Reality star and former Olympian Caitlyn Jenner is claiming that, during her unsuccessful run for California governor, Republican party leaders refused to be appear alongside her in public, despite supporting her in private.
“I had elected officials and party leaders who would gladly take private meetings with my campaign team and me, but would balk at the mere notion of being seen publicly with me,” Jenner wrote in a recent USA Today column.
“To a point, I understand they have to protect themselves from their voters and the base who might not be as open-minded as they are,” Jenner wrote, noting that the problem “for someone like myself” is “partly generational.”
“But leadership means standing up for what is right, and if you thank me privately for running for office, you should be able to do it publicly,” she said.
Jenner was one of more than 50 candidates, including write-ins, who contested the gubernatorial election, coming in 13th with approximately 1% of the vote. Had she been successful, she would have become the nation’s first transgender governor, and the only out state executive belonging to the GOP. However, California voters ultimately decided to retain incumbent Gov. Gavin Newsom (D), with 63% voting not to recall him. That rendered the second question on the ballot, of which candidate should replace him in office — in which Jenner fell behind frontrunner Larry Elder (R) and 11 others — moot.
When Jenner initially considered jumping into the recall election, she was praised by some pundits, who pointed to her near-universal name recognition and vast fortune as assets for her campaign.
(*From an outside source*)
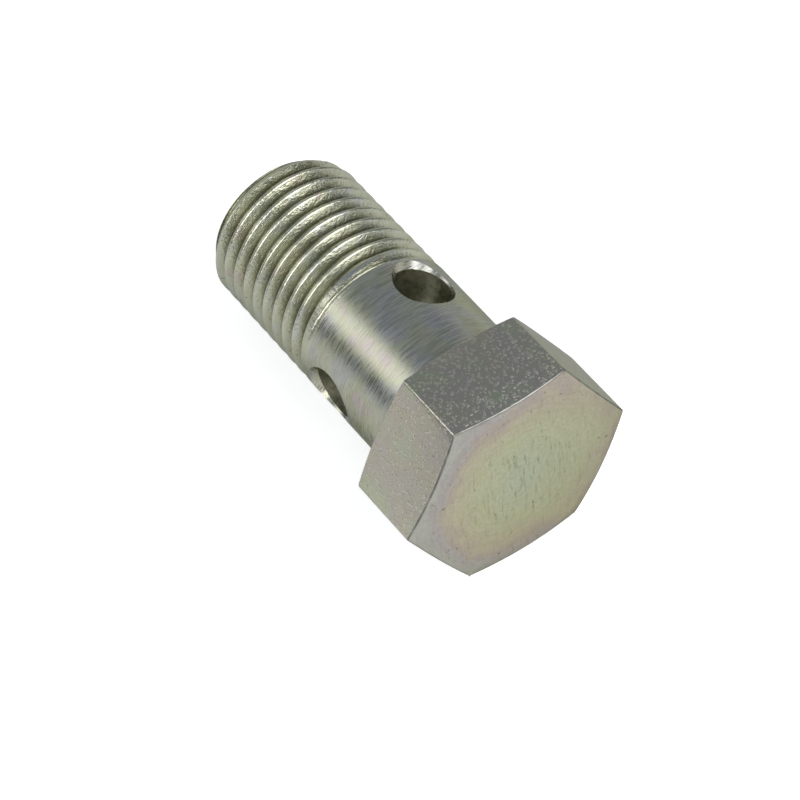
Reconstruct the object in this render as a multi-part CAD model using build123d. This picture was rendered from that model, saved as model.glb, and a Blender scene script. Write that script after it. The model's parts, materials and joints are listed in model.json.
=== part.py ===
from build123d import *
from math import atan2, cos, radians, sin, tan
import os

# Banjo bolt: a hollow hexagon-head bolt that clamps a ring fitting and lets fluid through its core.
# It is one piece of steel. It is modelled along its own axis, Z, with the seat under the head at
# Z = 0, the head above it and the tip below, and then it is laid down as it comes to rest.
# Sizes are in millimetres and angles in degrees.

# Head
across_flats = 17.0
head_height = 7.35
face_diameter = 0.95 * across_flats     # flat circle inside the chamfer, on both ends of the head
head_chamfer_angle = 15.0
corner_radius = 0.3

# Shank and thread, which is G 1/4: 13.157 mm over the crests, 19 turns to the inch. Its grooves are
# rings of the thread's true section, with flats for the roundings and a shallow run-out at the shank.
under_head_length = 25.05
shank_diameter = 13.2
shank_length = 10.95
thread_diameter = 13.157
thread_pitch = 25.4 / 19
thread_depth = 0.640327 * thread_pitch
thread_angle = 55.0
thread_flat = thread_pitch / 6          # flat on each crest and at the bottom of each groove
run_out_depth = 0.5 * thread_depth
tip_diameter = 11.6
tip_chamfer_length = 1.2

# Axial passage, drilled from the tip
bore_diameter = 7.0
bore_mouth_diameter = 8.2
mouth_chamfer_angle = 90.0
bore_past_ports = 1.5                   # full bore above the ports, before the drill point
drill_point_angle = 118.0

# Radial ports through the shank
port_count = 3
port_diameter = 4.6
port_mouth_diameter = 5.3
port_countersink_angle = 60.0
port_distance = 8.25                    # from the seat to the ports' axes
port_clocking = 34.8                    # from the flat that the bolt lies on to the first port

cut_clearance = 1.0                     # how far a cutter runs past the surface that it opens

shank_radius = shank_diameter / 2
thread_radius = thread_diameter / 2
tip_radius = tip_diameter / 2
bore_radius = bore_diameter / 2
port_radius = port_diameter / 2
tip_chamfer_start = under_head_length - tip_chamfer_length

# The flat that the bolt lies on faces -Y before it is laid down.
resting_flat_direction = -90.0


def turned(outline):
    """Turn a closed outline of (radius, height) points about Z."""
    return revolve(Plane.XZ * make_face(Polyline(*outline, close=True)), Axis.Z)


def hexagon_head():
    """Hexagon prism with softened corners and a shallow turned chamfer round each end."""
    hexagon = RegularPolygon(across_flats / 2, side_count=6, major_radius=False)
    hexagon = fillet(hexagon.vertices(), corner_radius)
    prism = extrude(hexagon, head_height)

    face_radius = face_diameter / 2
    rim_radius = across_flats
    rim_drop = (rim_radius - face_radius) * tan(radians(head_chamfer_angle))
    envelope = turned([
        (0, 0),
        (face_radius, 0),
        (rim_radius, rim_drop),
        (rim_radius, head_height - rim_drop),
        (face_radius, head_height),
        (0, head_height),
    ])
    return prism & envelope


def shank_and_thread():
    """Plain shank, the thread's run-out and its grooves, and the chamfered tip."""
    flank_slope = tan(radians(thread_angle / 2))
    groove_width = thread_pitch - thread_flat
    run_out_width = 2 * run_out_depth * flank_slope
    first_groove = shank_length + run_out_width + thread_flat + groove_width / 2
    groove_count = 1 + int((tip_chamfer_start - groove_width / 2 - first_groove) / thread_pitch)
    run_out_radius = thread_radius - run_out_depth

    outline = [
        (0, 0),
        (shank_radius, 0),
        (shank_radius, -shank_length),
        (run_out_radius, -shank_length - run_out_width / 2),
        (run_out_radius, -first_groove + thread_flat / 2 + (thread_depth - run_out_depth) * flank_slope),
    ]
    for turn in range(groove_count):
        middle = -first_groove - turn * thread_pitch
        if turn > 0:
            outline.append((thread_radius, middle + groove_width / 2))
        outline += [
            (thread_radius - thread_depth, middle + thread_flat / 2),
            (thread_radius - thread_depth, middle - thread_flat / 2),
            (thread_radius, middle - groove_width / 2),
        ]
    outline += [
        (thread_radius, -tip_chamfer_start),
        (tip_radius, -under_head_length),
        (0, -under_head_length),
    ]
    return turned(outline)


def axial_passage():
    """Blind hole from the tip to just past the ports, with a drill point and a chamfered mouth."""
    mouth_slope = tan(radians(mouth_chamfer_angle / 2))
    mouth_radius = bore_mouth_diameter / 2
    mouth_depth = (mouth_radius - bore_radius) / mouth_slope
    outer_radius = mouth_radius + cut_clearance * mouth_slope
    bore_end = -port_distance + port_radius + bore_past_ports
    point_height = bore_radius / tan(radians(drill_point_angle / 2))
    return turned([
        (0, -under_head_length - cut_clearance),
        (outer_radius, -under_head_length - cut_clearance),
        (bore_radius, -under_head_length + mouth_depth),
        (bore_radius, bore_end),
        (0, bore_end + point_height),
    ])


def port(direction):
    """Drilled and countersunk radial hole, from the bolt's axis out through the shank."""
    slope = tan(radians(port_countersink_angle / 2))
    countersink_depth = (port_mouth_diameter / 2 - port_radius) / slope
    countersink_start = shank_radius - countersink_depth
    cutter_end = shank_radius + cut_clearance
    cutter = turned([
        (0, 0),
        (port_radius, 0),
        (port_radius, countersink_start),
        (port_radius + (cutter_end - countersink_start) * slope, cutter_end),
        (0, cutter_end),
    ])
    outward = (cos(radians(direction)), sin(radians(direction)), 0)
    return Plane(origin=(0, 0, -port_distance), z_dir=outward) * cutter


def banjo_bolt():
    """The whole bolt, upright along Z."""
    bolt = hexagon_head() + shank_and_thread() - axial_passage()
    first_direction = resting_flat_direction + port_clocking
    for index in range(port_count):
        bolt -= port(first_direction + index * 360 / port_count)
    return bolt


def laid_down(bolt):
    """Lay the bolt along X on a flat's seat-side edge and on the tip, with its box centred on Z."""
    flat_distance = across_flats / 2
    flat_start = (flat_distance - face_diameter / 2) * tan(radians(head_chamfer_angle))
    tilt = atan2(flat_distance - thread_radius, tip_chamfer_start + flat_start)
    towards_head = (cos(tilt), 0, sin(tilt))
    lying = Plane(origin=(0, 0, 0), x_dir=(0, 1, 0), z_dir=towards_head) * bolt
    box = lying.bounding_box()
    return Pos(-box.center().X, -box.center().Y, -box.min.Z) * lying


os.makedirs("parts", exist_ok=True)
export_step(laid_down(banjo_bolt()), "parts/banjo_bolt.step")
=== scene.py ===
import json
from math import atan2, cos, degrees, radians, sin, sqrt, tan
import bpy
from mathutils import Matrix, Vector


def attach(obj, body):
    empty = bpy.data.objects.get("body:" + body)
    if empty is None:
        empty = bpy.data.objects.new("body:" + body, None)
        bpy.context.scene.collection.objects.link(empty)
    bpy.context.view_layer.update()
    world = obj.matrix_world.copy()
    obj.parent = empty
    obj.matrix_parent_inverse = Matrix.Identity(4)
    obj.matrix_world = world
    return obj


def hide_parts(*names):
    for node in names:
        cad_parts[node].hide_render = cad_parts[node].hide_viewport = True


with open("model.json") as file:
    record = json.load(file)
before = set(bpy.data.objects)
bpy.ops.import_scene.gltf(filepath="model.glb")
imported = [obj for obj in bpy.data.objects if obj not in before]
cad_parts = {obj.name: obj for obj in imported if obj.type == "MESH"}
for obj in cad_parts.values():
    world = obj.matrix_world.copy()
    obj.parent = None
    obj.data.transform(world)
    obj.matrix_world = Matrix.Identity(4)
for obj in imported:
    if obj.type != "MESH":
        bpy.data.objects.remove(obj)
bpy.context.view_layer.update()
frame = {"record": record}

mm = 0.001
seamGap = 0.0002 * mm       # corners nearer to each other than this are joined


def deselectAll():
    if bpy.context.object and bpy.context.object.mode != "OBJECT":
        bpy.ops.object.mode_set(mode="OBJECT")
    bpy.ops.object.select_all(action="DESELECT")


def pickOnly(piece):
    deselectAll()
    piece.select_set(True)
    bpy.context.view_layer.objects.active = piece


def applyModifier(piece, kind, **settings):
    pickOnly(piece)
    modifier = piece.modifiers.new(kind.title(), kind)
    for setting, value in settings.items():
        setattr(modifier, setting, value)
    bpy.ops.object.modifier_apply(modifier=modifier.name)


def closeSeams(piece):
    pickOnly(piece)
    bpy.ops.object.mode_set(mode="EDIT")
    bpy.ops.mesh.select_all(action="SELECT")
    bpy.ops.mesh.remove_doubles(threshold=seamGap)
    bpy.ops.mesh.dissolve_degenerate(threshold=seamGap)
    bpy.ops.mesh.normals_make_consistent(inside=False)
    bpy.ops.object.mode_set(mode="OBJECT")


def drawOutline(name, points):
    # One corner, drawn on from point to point: points are (distance from the axis, place along it)
    deselectAll()
    bpy.ops.mesh.primitive_plane_add(size=mm, location=(0, 0, 0))
    piece = bpy.context.object
    piece.name = name
    bpy.ops.object.mode_set(mode="EDIT")
    bpy.ops.mesh.merge(type="CENTER")
    corners = [Vector((across * mm, 0, along * mm)) for across, along in points]
    bpy.ops.transform.translate(value=corners[0])
    for here, there in zip(corners, corners[1:]):
        bpy.ops.mesh.extrude_region_move(TRANSFORM_OT_translate={"value": there - here})
    bpy.ops.object.mode_set(mode="OBJECT")
    return piece


def turnSolid(name, points, steps):
    piece = drawOutline(name, points)
    # Turn the outline once round the Z axis
    applyModifier(piece, "SCREW", steps=steps, render_steps=steps, use_merge_vertices=True,
                  merge_threshold=seamGap)
    closeSeams(piece)
    return piece


def combine(piece, tool, operation):
    applyModifier(piece, "BOOLEAN", operation=operation, object=tool, solver="EXACT")
    bpy.data.objects.remove(tool)


def placeMesh(piece, matrix):
    pickOnly(piece)
    piece.matrix_world = matrix
    bpy.ops.object.transform_apply(location=True, rotation=True, scale=True)


def linearColour(hexCode, alpha=1.0):
    parts = [int(hexCode[i:i + 2], 16) / 255 for i in (1, 3, 5)]
    return [c / 12.92 if c <= 0.04045 else ((c + 0.055) / 1.055) ** 2.4 for c in parts] + [alpha]


def addNode(tree, kind, inputs=None, stops=None, **settings):
    node = tree.nodes.new("ShaderNode" + kind)
    for setting, value in settings.items():
        setattr(node, setting, value)
    for socket, value in (inputs or {}).items():
        if isinstance(value, bpy.types.NodeSocket):
            tree.links.new(value, node.inputs[socket])
        else:
            node.inputs[socket].default_value = value
    if stops:
        elements = node.color_ramp.elements
        while len(elements) < len(stops):
            elements.new(0.5)
        for element, (place, hexCode) in zip(elements, stops):
            element.position = place
            element.color = linearColour(hexCode)
    return node


cameraView = {
    "place": (0.144426, -0.090499, 0.241209),
    "right": (0.57016, 0.82086, -0.03331),
    "up": (-0.65949, 0.48150, 0.57727),
    "back": (0.48990, -0.30717, 0.81587),
    "lens": 171.68,
    "sensor": 36.0,
}

deselectAll()
bpy.ops.object.camera_add(location=cameraView["place"])
camera = bpy.context.object
camera.name = "camera"
turnedTo = Matrix((cameraView["right"], cameraView["up"], cameraView["back"])).transposed().to_4x4()
camera.matrix_world = Matrix.Translation(cameraView["place"]) @ turnedTo
camera.data.lens = cameraView["lens"]
camera.data.sensor_width = cameraView["sensor"]
camera.data.clip_start = 0.01
camera.data.clip_end = 20
bpy.context.scene.camera = camera
print("camera placed")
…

She even managed to obtain help from former President Donald Trump’s former campaign manager, Brad Parscale, in bringing aboard prominent GOP strategists with experience at both the state and national level, as well as Caroline Wren, a longtime GOP fundraiser who previously worked at Trump Victory.
Unfortunately, Jenner’s campaign began to flounder, and she never managed to grow her support in public polls beyond 6% — which may also have influenced elected officials’ and party leaders’ willingness to associate themselves with her campaign. Just days after entering the race, Jenner was side-swiped by reports that her children thought she didn’t have the experience to run the state and that her Kardashian step-daughters wouldn’t be endorsing her.
In May, Jenner opined that transgender youth should be banned from competing in sports based on their gender identity, a stance that undercut her ability to be seen by Democratic voters — who outnumber Republicans 3-to-1 in California — as a palatable Republican alternative to Newsom, and placed her at the center of the ongoing culture war debates.
Had she kept above the fray, Jenner potentially could have critiqued Newsom’s fiscal, housing, and environmental policies, as well as his response to the COVID-19 pandemic, and his hypocrisy in not abiding by his own executive orders on mask-wearing when he attended a dinner with well-connected lobbyists at a pricey Napa Valley restaurant, in which Newsom and other diners did not wear masks.
But Jenner also turned off some voters, and undercut her self-proclaimed image as a “compassionate disrupter” when she appeared on Fox News and complained about the visibility of the state’s homeless population. She would continue to harp on that issue throughout the campaign, even complaining that the presence of homeless people was “destroying” local businesses.
Some Republicans were also skeptical of Jenner’s political involvement, and questioned whether she had gone golfing instead of voting in the 2020 election, as she had previously claimed, or whether she had indeed cast a ballot. Her campaign appeared to hit rock-bottom when she left the campaign trail in order to record a reality show in Australia in mid-July.
Despite Republicans’ reticence to appear publicly with Jenner, she vowed, in her USA Today column, to continue to “fight for inclusivity in the Republican Party.” She also encouraged California Republicans to try to win over some Democratic constituencies who might be more receptive to the GOP’s platform or messaging, in order to gain more political leverage and influence within the state.
She concluded: “I will continue to fight for the conservative movement and work with the next generation of leaders who will open doors for more people to join the conservative movement and be accepting of people like myself who do not fit into what the media or society categorizes as Republican.”